I’d get rid of half my stuff before moving in. It wasn’t just about square footage, but about how I managed everything inside it. Less space to hide things made it abundantly clear how much “mess” I literally had in my life. Downsizing didn’t fix my finances, but it clarified what needed more attention — confronting the bad habits I’d been ignoring like buying things I thought I needed for an ideal world I couldn’t afford to live in. For anyone assuming a smaller home is the answer to big money problems, know this: Living “small” can be the fastest way to living bigger and better for your budget, but only if you’re ready to make hard decisions about what you own, and what you’re ready to let go of.

I don’t regret it, but I would never do it that way again.

Credit: Amanda Hoyer

So, Would I Go Micro Again?

Maybe. If I had privacy, insulation, and a savings cushion. In a tiny home, there’s no escaping some annoyances — noise, temperature swings, clutter. Less space heightens your awareness of every leak and smell. I had to deal, too, with firehouse sirens, neighbors who accidentally cut my power, and 2 a.m. weekday parties next door.

Living with less can be healing — but only if you’re ready. I wasn’t. But I carried the lessons that I learned from that year living in the tiny home forward — namely, that it’s OK to let things go, and that investing in storage is always important. In my current 970-square-foot two-bedroom apartment that I share with my husband, there’s a wall of cube storage shelves dedicated to most of our library collection, and I finally did let go of that vanity. 

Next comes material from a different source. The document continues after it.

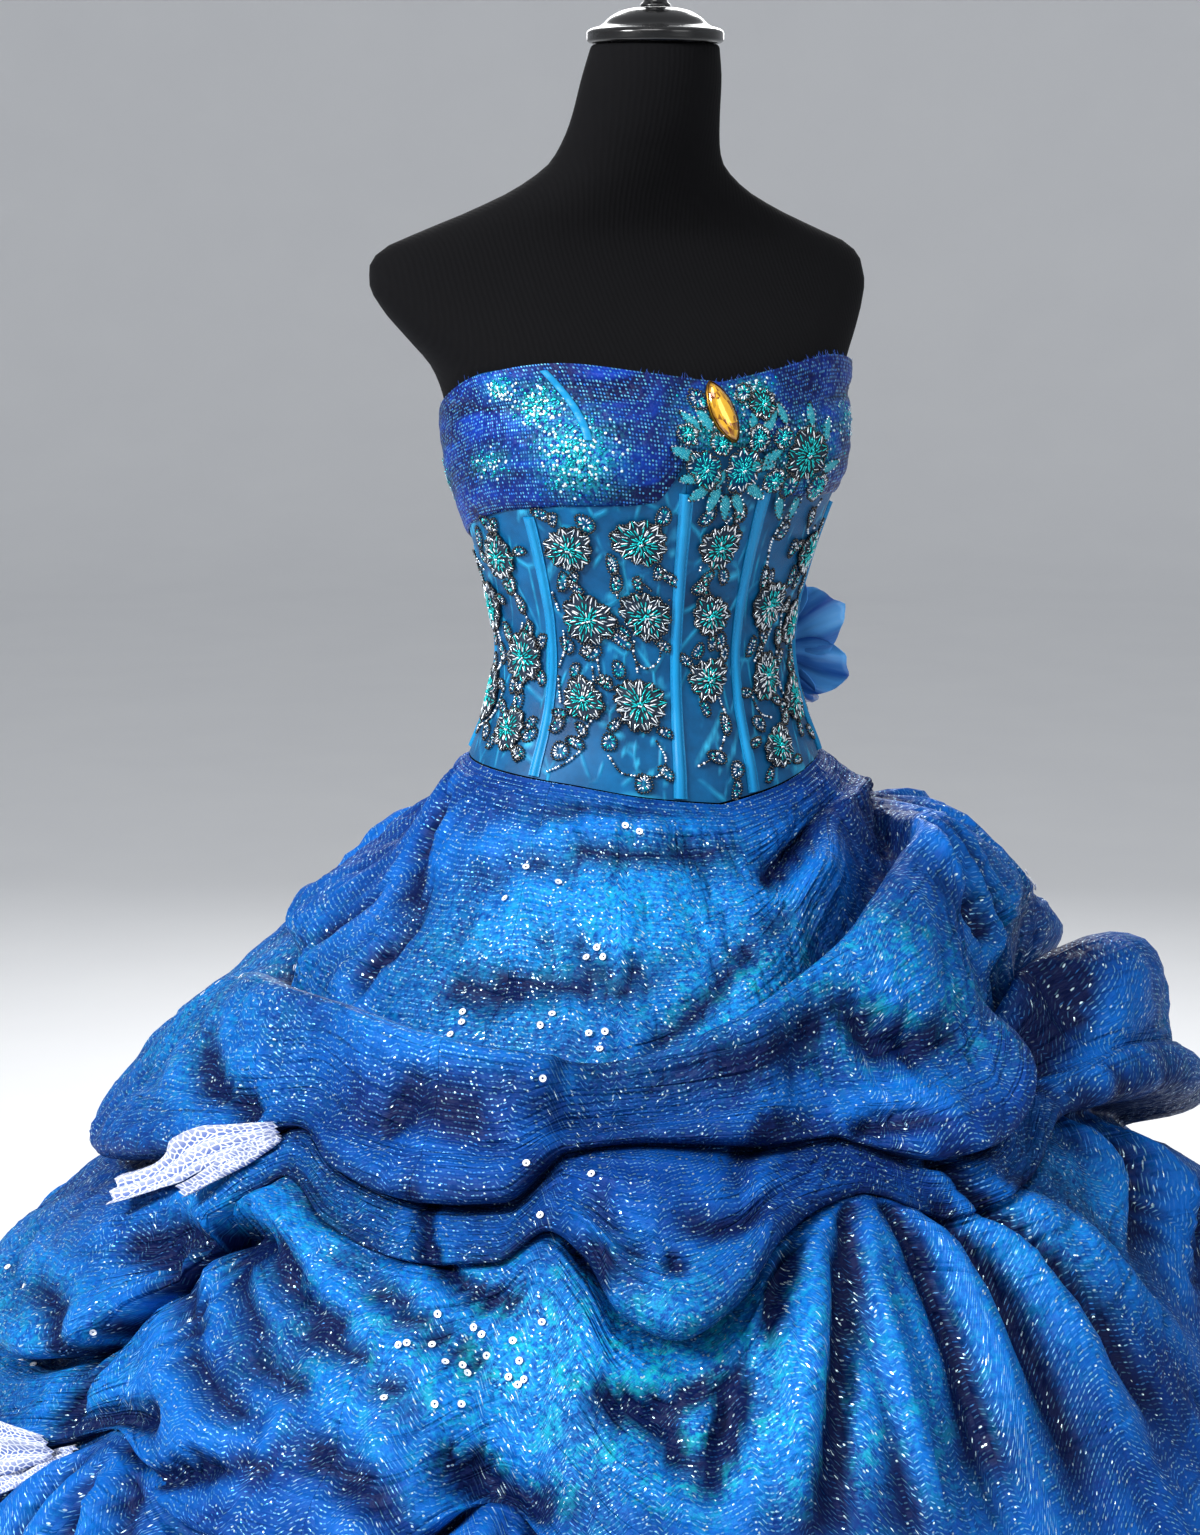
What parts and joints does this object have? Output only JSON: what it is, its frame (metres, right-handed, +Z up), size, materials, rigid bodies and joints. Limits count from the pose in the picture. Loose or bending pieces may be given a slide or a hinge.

Small-space living taught me how to be more intentional — not just about what I have, but how I live. I’ve learned to stop and think before buying, to think in terms of function and flow over aesthetics. Now I care more about how a room feels than how it looks. Merging two lives would have been even easier if we’d both decluttered beforehand, but now we both know that space doesn’t keep you organized — systems do.